Ukraine: "Wir haben Angst, Kinder zur Welt zu bringen"

Mit dem mysteriösen Verschwinden von Neugeborenen befasst sich nun auch der Europarat.

Charkow/Wien. Gleich nachdem die 22-jährige Svetlana Puzikova ihr Baby im ukrainischen Charkow zur Welt gebracht hatte, nahm eine ihr unbekannte Frau das Neugeborene an sich und verschwand aus dem Kreißsaal. Wenig später teilte ein Arzt der verstörten Mutter mit, dass es Komplikationen gegeben hätte und ihr Kind verstorben sei. Nein, sehen könne sie ihr totes Baby nicht mehr, denn es sei bereits begraben worden.

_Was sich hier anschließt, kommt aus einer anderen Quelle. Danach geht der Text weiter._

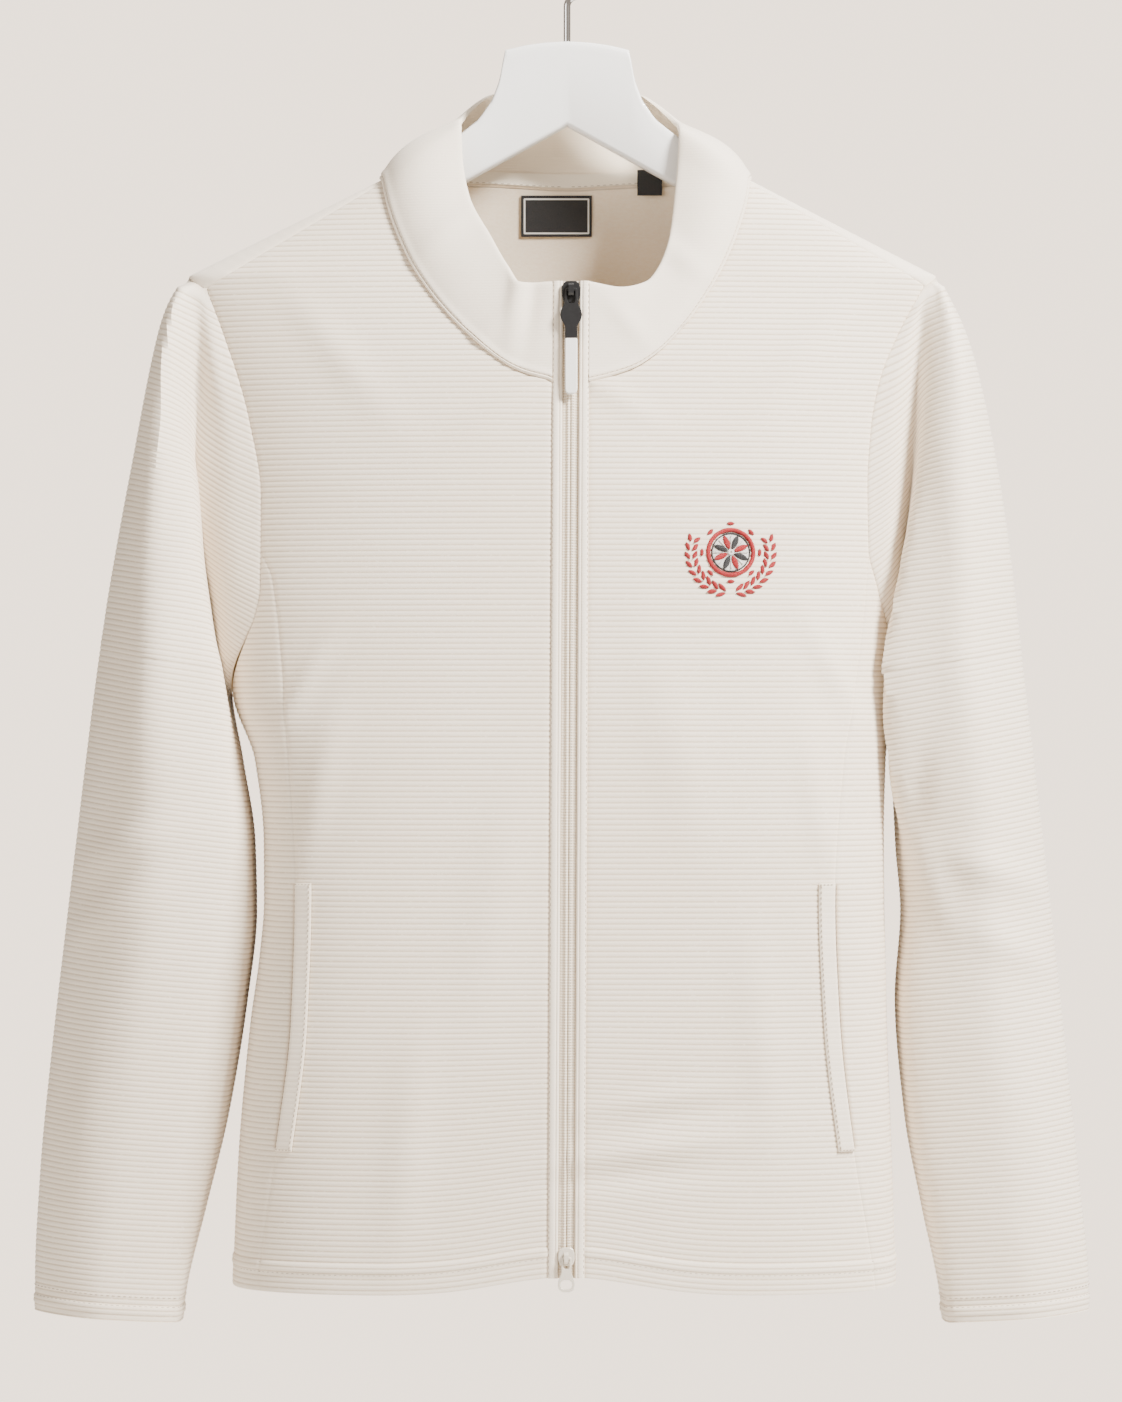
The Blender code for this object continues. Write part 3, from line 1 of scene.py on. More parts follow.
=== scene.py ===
import math
import bpy
import numpy as np
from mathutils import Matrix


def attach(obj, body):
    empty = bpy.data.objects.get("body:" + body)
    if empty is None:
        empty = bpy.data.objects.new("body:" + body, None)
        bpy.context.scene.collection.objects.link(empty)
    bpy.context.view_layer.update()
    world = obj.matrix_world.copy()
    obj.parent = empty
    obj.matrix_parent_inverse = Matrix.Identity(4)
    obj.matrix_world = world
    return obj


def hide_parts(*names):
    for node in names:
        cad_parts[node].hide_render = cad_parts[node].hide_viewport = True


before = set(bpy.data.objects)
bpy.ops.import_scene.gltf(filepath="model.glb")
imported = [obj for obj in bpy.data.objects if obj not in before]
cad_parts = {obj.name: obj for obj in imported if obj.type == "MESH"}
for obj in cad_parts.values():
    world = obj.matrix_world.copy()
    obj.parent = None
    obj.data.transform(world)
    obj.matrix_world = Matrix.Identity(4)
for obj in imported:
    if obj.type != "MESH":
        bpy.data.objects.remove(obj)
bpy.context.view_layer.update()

# ---- camera, floor and light

camera = {"place": (-0.0035, -2.6, -0.448), "distance": 2.6, "tall": 0.81316}
studio = {
    "air": (0.95, 0.80, 0.655), "airLight": 0.46, "airSeen": 3.1,
    "floor": (0.78, 0.75, 0.71), "floorDrop": 1.25, "floorHalf": 2.2,
    # light: place, what it looks at, size, watts, colour
    "key": ((1.75, -1.35, 1.50), (0.0, 0.0, -0.42), 0.7, 360.0, (1.0, 0.975, 0.94)),
    "fill": ((-2.2, -2.1, 0.1), (0.0, 0.0, -0.45), 1.6, 40.0, (1.0, 0.97, 0.93)),
    "above": ((0.3, 0.9, 1.6), (0.0, 0.0, -0.30), 1.2, 30.0, (1.0, 0.98, 0.95)),
}


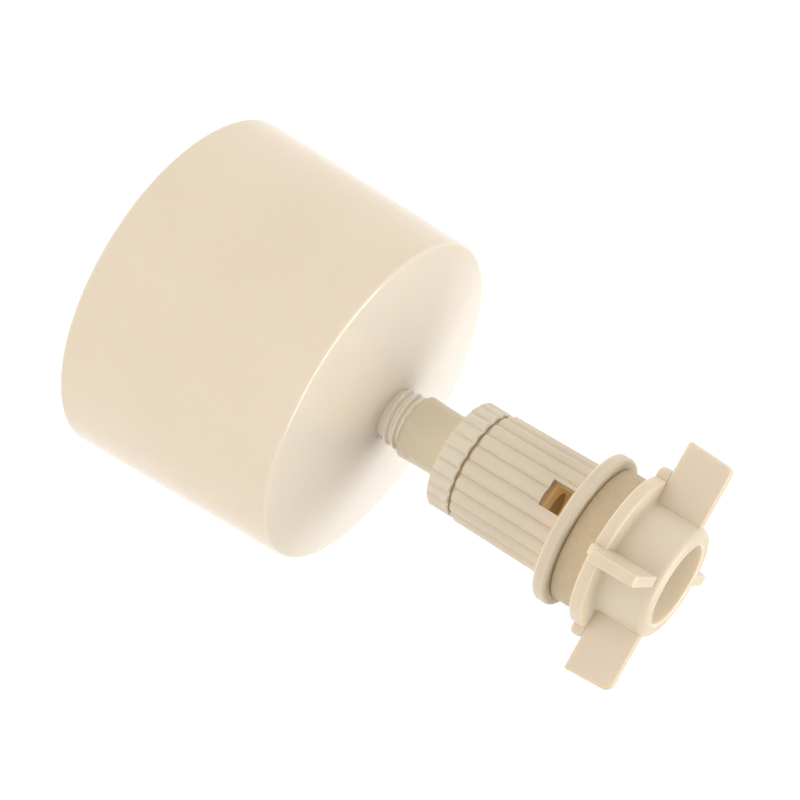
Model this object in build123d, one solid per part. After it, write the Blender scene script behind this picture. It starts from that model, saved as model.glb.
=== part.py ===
"""Float valve for the lid or wall of a water tank, hanging nut upwards.

The frame's origin is the centre of the flange's upper face, which bears on the panel, and +Z
points out of the tank through the wing nut. Lengths are in millimetres and angles in degrees.
"""
import os
from math import cos, radians, sin

from build123d import *

# Fluted body, flange and threaded nipple
FLANGE_R = 18.0
FLANGE_T = 3.4
FLANGE_ROUND = 0.9
SLEEVE_TOP_R = 13.5
SLEEVE_END_R = 13.2
SLEEVE_END_Z = -28.1
SLEEVE_BORE_R = 9.6
SLEEVE_FLUTES = 22
SLEEVE_CREST_ANGLE = -86.0
FLUTE_ROUND_R = 2.3
WEB_TOP_Z = 3.0
WEB_LOW_Z = -2.6
NIPPLE_TOP_Z = 13.2
SUPPLY_BORE_R = 6.6
STRAINER_POCKET_R = 6.2
STRAINER_POCKET_TOP_Z = 5.4
RIB_COUNT = 4
RIB_WIDTH = 2.0
RIB_HEIGHT = 0.9
RIB_LOW_Z = -22.5
WINDOW_SIZE = 6.4
WINDOW_ANGLES = (-90.0, 90.0)

# Nipple thread, which the wing nut runs on
NIPPLE_PITCH = 1.8
NIPPLE_THREAD_LOW_Z = 1.6
NIPPLE_ROOT_R = 8.4
NIPPLE_CREST_R = 9.2
THREAD_PLAY = 0.15

# Panel gasket and wing nut
GASKET_T = 6.2
GASKET_R = 15.9
GASKET_BORE_R = 9.5
NUT_DISC_R = 18.0
NUT_DISC_T = 3.0
NUT_FOOT_R = 20.4
NUT_BARREL_R = 13.2
NUT_TOP_Z = 21.8
NUT_MOUTH_R = 9.6
NUT_MOUTH_LOW_Z = 12.0
NUT_LIP_ROUND = 1.8
NUT_FOOT_ROUND = 0.8
WING_COUNT = 4
WING_ANGLE = 20.0
WING_T = 2.6
WING_LOW_Z = 9.1
WING_TOP_Z = 20.3
WING_TIP_R = 27.8
WING_FRONT_R = 27.1
WING_CORNER_ROUND = 1.6
WING_EDGE_ROUND = 0.4

# Guide cap: a knurled ring on a quarter-turn bayonet
CAP_R = 13.0
CAP_LOW_Z = -34.7
CAP_TOP_Z = -28.9
CAP_FLOOR_T = 2.0
CAP_HOLE_R = 7.5
CAP_FLUTES = 24
CAP_CREST_ANGLE = -87.0
CAP_WALL = 1.3
CAP_EDGE_ROUND = 0.7
SPIGOT_R = 9.3
SPIGOT_BORE_R = 7.9
SPIGOT_TOP_Z = -24.0
LUG_COUNT = 3
LUG_R = 10.3
LUG_SWEEP = 24.0
LUG_LOW_Z = -26.6
LUG_TOP_Z = -24.6
BAYONET_PLAY = 0.3
BAYONET_TURN = 60.0

# Seat nozzle, strainer and washer in the supply bore
NOZZLE_FLANGE_R = 6.0
NOZZLE_FLANGE_T = 1.0
NOZZLE_R = 4.6
NOZZLE_TIP_R = 4.0
NOZZLE_TIP_Z = -5.6
NOZZLE_BORE_R = 1.5
FIT_PLAY = 0.05

# Plunger: head, rubber seal, retainer and stop ring on the hollow stem
LIFT = 4.5
SEAL_R = 5.4
SEAL_T = 2.4
HEAD_R = 7.2
HEAD_LOW_Z = -16.0
RETAINER_R = 8.4
STEM_TOP_Z = HEAD_LOW_Z
STEM_CAP_R = 7.3
STEM_END_R = 7.55
STEM_END_Z = -47.2
STEM_BORE_R = 5.4
STOP_RING_R = 9.2
STOP_RING_T = 2.4

# Float: a hollow cone frustum, crowned on top, with a threaded post that screws into the stem
POST_PITCH = 2.0
POST_ROOT_R = 6.0
POST_CREST_R = 6.75
POST_TIP_Z = -39.8
POST_RING_Z = -41.0
POST_THREAD_LOW_Z = -52.6
POST_THREAD_TOP_Z = -42.6
SOCKET_TOP_Z = -34.8
CROWN_Z = -53.0
CROWN_MIDDLE_R = 22.0
CROWN_MIDDLE_Z = -54.7
CROWN_FOOT_R = 7.2
RIM_Z = -57.4
RIM_ROUND = 0.8
FLOAT_LOW_Z = -113.4
FLOAT_TOP_R = 39.9
FLOAT_LOW_R = 42.3
FLOAT_WALL = 1.8
BASE_T = 2.2

SEAL_TOP_Z = NOZZLE_TIP_Z - LIFT


def turned(*profile):
    """A solid of revolution about Z, from (radius, height) corners."""
    outline = Plane.XZ * Polyline(*profile, close=True)
    return revolve(make_face(outline), Axis.Z)


def tube(outer, inner, low, high):
    """A plain ring or tube."""
    return turned((inner, low), (outer, low), (outer, high), (inner, high))


def rim(solid, radius, height):
    """The round edges of a solid that have that radius and height."""
    return [edge for edge in solid.edges().filter_by(GeomType.CIRCLE)
            if abs(edge.radius - radius) < 0.01 and abs(edge.arc_center.Z - height) < 0.01]


def o_ring(centre_r, section_r, height):
    """A round rubber ring."""
    section = Plane.XZ * Pos(centre_r, height) * Circle(section_r)
    return revolve(section, Axis.Z)


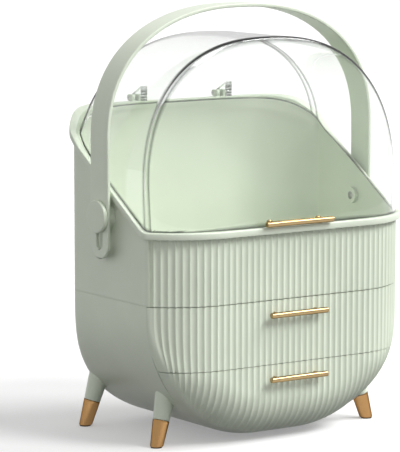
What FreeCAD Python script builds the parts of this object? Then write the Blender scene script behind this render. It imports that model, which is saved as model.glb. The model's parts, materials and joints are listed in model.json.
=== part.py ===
import FreeCAD, Part
import math
import os

os.makedirs("parts", exist_ok=True)
V = FreeCAD.Vector

# A free-standing box for cosmetics: two drawers under an open compartment with a clear
# lid, a carry handle that lifts and swings, and four splayed legs.
# Millimetres. X to the right, the front faces -Y, Z up from the floor.

# Body outline seen from above: flat sides, and a front and back that bow outwards.
half_width = 150.0
half_depth = 98.0
side_half = 64.0          # half length of each flat side, up to the crease
corner_radius = 83.3      # where the bow turns towards the crease
# Body outline seen from the front: straight sides over a round belly.
belly_bottom = 5.0
belly_flat = 24.0         # half width of the flat strip underneath
belly_radius = half_width - belly_flat
front_edge = 42.0         # rounding between the belly and the front
back_edge = 22.0          # rounding between the belly and the back
crease_edge = 7.0         # rounding of the upright creases
least_edge = 1.0
body_wall = 2.6

# Levels.
lower_seam = 78.0
upper_seam = 141.0
seam_gap = 0.6
rim_front = 212.0
rim_back = 320.5
rim_bend_y = -62.0        # where the rim starts to climb
rim_knee_y = 50.0
rim_knee_z = 284.0
rim_crest_y = 87.0        # where the rim is level again
rim_bend_radius = 25.0
rim_knee_radius = 60.0
rim_crest_radius = 34.0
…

Das mysteriöse Verschwinden von Svetlanas Baby aus der staatlichen Geburtsklinik in Charkow in der Ostukraine dürfte kein Einzelfall sein. Eine ukrainische Nicht-Regierungs-Organisation (NGO) geht davon aus, dass bis zu 700 Kinder in der Region in den vergangenen sieben Jahren unter ähnlichen Umständen verschwunden sind.

Tatjana Zakharova von "All Ukrainian Federation of Families with many Children" ist bei ihrer Arbeit mit sozial schwachen Familien auf die Vorfälle gestoßen. Seither lässt die 58-Jährige nicht mehr locker und will die Wahrheit herausfinden. Alle Anzeichen würden auf Organentnahmen schließen lassen, sagt Zakharova. Doch auch illegale Adoptionen können nicht ausgeschlossen werden.

Mittlerweile hat sich der Europarat eingeschaltet und eine Untersuchungskommission in die Ukraine entsandt. Als Berichterstatterin fungiert die Schweizerin Ruth-Gaby Vermot-Mangold, die Ende August nach Kiew reiste und nun in einem Interview angab, sie sei überzeugt, dass tatsächlich Kinder gestohlen würden. Auch Lena Zakharova und Tatyana Dormidontova machten im Jahr 2002 ihre Erfahrungen in der Geburtsklinik Nr. 6 in Charkow. Ihre erstgeborenen Babys starben angeblich gleich nach der Geburt, die Mütter durften die Leichen nicht sehen. Das Krankenhaus stellte weder Geburts- noch Sterbeurkunden aus. Den Familien wurde mitgeteilt, dass die Babys im Gemeinschaftsgrab Nr. 19 mit der Aufschrift "Bioabfall" begraben worden seien.

Vor zwei Jahren konnte Tatjana Zakharova die Öffnung des Massengrabes erwirken. Was sie darin fand, erhärtete den Verdacht, dass das Krankenhaus in dunkle Machenschaften verwickelt ist. Anstatt der ursprünglich angegebenen 28 Babyleichen fand man 30. Svetlana Puzikovas Kind war aber nicht darunter. Den meisten fehlte das Gehirn, aber auch andere Organe waren offensichtlich entnommen worden.

"Sie waren wie Hasen ausgenommen worden", sagte Zakharova gegenüber dem britischen Sender BBC. "Die Menschen hier haben jetzt sogar Angst davor, Kinder zur Welt zu bringen."

Die Direktorin des Krankenhauses, Larissa Nazarenko, wies alle Vorwürfe als "Lügen" zurück. Für keinen einzigen der Fälle gebe es ausreichende Beweise. "Wir wollen zeigen, dass diesem Problem nichts zu Grunde liegt außer Lügen und Provokationen", erklärte die Chefin der Klinik.

Allerdings befasst sich mittlerweile bereits die ukrainische Staatsanwaltschaft mit den dubiosen Vorkommnissen in der Charkower Geburtsklinik Nr. 6.